The sensitivity of indirect challenges to demonstrate AHR has been a matter of a debate for decades, and the majority of the information comes from studies using exercise as the provocative stimulus. Early laboratory-based studies of children suggested that exercise-induced bronchoconstriction can be demonstrated in as many as 70 to 90% of asthmatic subjects.123 However, in population-based studies, the sensitivity of exercise test to detect symptomatic subjects with a doctors diagnosis of asthma is usually only 22 to 50%.4 Even when dry inhaled air was used during the exercise challenge, the sensitivity was just 57% among children with recent wheezing.4 This discrepancy in sensitivity values between laboratory- and population-based studies probably reflects the selection of asthmatic patients with severe illness to clinical asthma studies, as highlighted by Cockcroft et al.5
The situation may be the same with newer indirect challenges. Adenosine monophosphate provocation has been a subject of active clinical research during the recent years.6 Fowler et al7 analyzed their database consisting of unselected 487 asthmatic subjects with a mean age of 37 years, whose asthma was diagnosed by a primary or secondary care physician. The sensitivity of adenosine challenge was 50% using 200 mg/mL and 37% using 100 mg/mL provocative concentrations causing a 20% fall in FEV1 as a cut-off value for a positive response. In a subgroup of patients with steroid-naive asthma, these numbers were as low as 31% and 26%, respectively.7
Compared with these results, the 51% sensitivity of mannitol challenge in our study is not a low value, especially considering the special characteristics of our asthmatic subjects.8 They were referred to our outpatient clinic because primary care physicians had been unsure about their diagnosis. As we highlight in our article, the patients showed many features that are known to cause diagnostic difficulties. Our result indicates that, given the high specificity of mannitol challenge (no healthy subject has this far responded to mannitol), 51% of these kind of clinically challenging patients can receive a correct diagnosis using mannitol challenge. In the asthmatic subjects who did not respond to mannitol, there probably were insufficient numbers of inflammatory cells in the airways or insufficient concentration of mediators to make the bronchial smooth muscle contract.

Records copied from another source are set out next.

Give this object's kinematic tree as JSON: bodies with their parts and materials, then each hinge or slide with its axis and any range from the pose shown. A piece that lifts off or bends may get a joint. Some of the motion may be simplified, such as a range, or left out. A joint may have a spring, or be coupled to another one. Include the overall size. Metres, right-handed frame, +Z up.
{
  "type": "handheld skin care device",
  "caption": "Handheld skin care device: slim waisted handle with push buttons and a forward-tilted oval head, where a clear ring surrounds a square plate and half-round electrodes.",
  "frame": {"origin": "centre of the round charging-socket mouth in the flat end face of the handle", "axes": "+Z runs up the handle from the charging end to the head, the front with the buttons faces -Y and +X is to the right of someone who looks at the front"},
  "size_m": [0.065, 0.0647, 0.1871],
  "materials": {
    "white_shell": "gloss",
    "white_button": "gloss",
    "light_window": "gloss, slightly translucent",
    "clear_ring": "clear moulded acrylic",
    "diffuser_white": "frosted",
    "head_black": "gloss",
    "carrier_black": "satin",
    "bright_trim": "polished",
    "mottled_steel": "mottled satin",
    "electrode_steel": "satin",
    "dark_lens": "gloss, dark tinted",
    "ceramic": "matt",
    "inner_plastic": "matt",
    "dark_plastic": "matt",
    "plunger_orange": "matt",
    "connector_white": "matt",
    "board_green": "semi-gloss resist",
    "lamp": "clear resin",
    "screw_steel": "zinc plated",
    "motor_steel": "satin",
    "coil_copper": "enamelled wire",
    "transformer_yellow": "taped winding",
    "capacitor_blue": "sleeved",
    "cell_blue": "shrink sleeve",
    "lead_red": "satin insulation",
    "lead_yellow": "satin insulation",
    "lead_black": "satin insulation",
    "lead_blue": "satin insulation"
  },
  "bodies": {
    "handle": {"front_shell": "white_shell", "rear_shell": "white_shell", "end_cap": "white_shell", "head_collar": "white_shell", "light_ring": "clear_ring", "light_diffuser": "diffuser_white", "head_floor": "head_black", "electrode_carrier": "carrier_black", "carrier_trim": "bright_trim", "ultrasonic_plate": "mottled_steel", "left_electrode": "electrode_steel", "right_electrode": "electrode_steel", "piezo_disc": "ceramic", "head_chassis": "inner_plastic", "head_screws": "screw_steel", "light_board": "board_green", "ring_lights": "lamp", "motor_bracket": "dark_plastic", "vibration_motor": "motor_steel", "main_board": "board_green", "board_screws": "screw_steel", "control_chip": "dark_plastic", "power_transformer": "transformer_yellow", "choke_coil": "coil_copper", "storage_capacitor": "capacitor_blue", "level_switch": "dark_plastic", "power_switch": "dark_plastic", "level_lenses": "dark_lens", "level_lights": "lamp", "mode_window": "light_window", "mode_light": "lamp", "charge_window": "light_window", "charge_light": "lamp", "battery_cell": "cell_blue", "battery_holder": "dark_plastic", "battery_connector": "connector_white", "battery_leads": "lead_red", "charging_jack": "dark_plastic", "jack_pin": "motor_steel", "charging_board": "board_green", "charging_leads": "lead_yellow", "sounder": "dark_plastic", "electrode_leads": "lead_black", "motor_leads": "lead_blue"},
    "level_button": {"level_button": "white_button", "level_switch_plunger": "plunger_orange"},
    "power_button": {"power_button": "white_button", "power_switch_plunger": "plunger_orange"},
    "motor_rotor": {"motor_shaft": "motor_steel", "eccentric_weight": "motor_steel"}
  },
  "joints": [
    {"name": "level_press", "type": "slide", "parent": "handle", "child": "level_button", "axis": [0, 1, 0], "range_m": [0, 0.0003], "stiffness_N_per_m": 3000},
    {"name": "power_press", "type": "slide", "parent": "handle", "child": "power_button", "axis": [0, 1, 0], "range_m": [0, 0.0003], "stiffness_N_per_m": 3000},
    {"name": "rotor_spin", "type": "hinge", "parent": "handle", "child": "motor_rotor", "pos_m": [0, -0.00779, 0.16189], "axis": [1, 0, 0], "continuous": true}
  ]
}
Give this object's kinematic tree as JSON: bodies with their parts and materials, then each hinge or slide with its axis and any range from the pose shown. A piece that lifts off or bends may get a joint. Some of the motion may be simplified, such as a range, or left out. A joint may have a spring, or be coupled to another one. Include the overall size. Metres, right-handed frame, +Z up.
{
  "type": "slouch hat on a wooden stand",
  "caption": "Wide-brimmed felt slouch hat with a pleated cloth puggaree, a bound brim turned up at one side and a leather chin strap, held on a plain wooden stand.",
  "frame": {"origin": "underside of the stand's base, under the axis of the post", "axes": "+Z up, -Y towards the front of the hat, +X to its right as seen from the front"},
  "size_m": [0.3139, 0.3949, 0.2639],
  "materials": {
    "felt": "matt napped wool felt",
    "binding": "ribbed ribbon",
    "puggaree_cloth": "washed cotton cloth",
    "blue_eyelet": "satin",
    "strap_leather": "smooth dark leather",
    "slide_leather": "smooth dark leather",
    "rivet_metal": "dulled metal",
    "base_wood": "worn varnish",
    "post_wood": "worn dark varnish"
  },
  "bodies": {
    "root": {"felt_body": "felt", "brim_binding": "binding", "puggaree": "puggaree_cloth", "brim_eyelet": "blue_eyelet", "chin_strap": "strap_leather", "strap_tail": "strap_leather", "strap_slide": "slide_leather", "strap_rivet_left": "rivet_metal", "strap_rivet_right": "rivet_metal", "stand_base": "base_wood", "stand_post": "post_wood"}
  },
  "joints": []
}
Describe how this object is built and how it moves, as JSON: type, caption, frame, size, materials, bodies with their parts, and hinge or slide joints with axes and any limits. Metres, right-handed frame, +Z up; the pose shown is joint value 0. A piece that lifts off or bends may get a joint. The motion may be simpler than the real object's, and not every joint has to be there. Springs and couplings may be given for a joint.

Dr. Lee also argued that the choice of patients in our study may not have been appropriate for this kind of study. We strongly argue the opposite: the power of a diagnostic test must be evaluated in a study population that reflects that faced in real-life clinical work. Since bronchial provocation tests are mainly used to confirm or exclude the diagnosis of asthma in a situation where there is a high level of uncertainty,9 we believe that our patient material was appropriate.
Furthermore, Dr. Lee also raised doubts about the validity of our patients diagnosis. As there is no "gold standard" for the diagnosis of asthma, one can never be absolutely sure about the correct diagnosis. However, in our study, the diagnosis was based on patient history and repeated clinical examinations in addition to objective evidence of variable airway obstruction in every patient, as documented in ambulatory peak flow monitoring. Therefore, we think that the diagnostic criteria in our study were more strict than in several published clinical studies.
Dr. Lee wrote that our study raised more questions than answers, which we take as a compliment. We hope that our study would raise at least the following question in the readers of CHEST: does the study population in a study evaluating the power of a diagnostic test reflect the patients the reader faces in his/her everyday clinical work? If not, the reader should interpret the results of that study with caution. We hope that this addresses the concerns of Dr. Lee.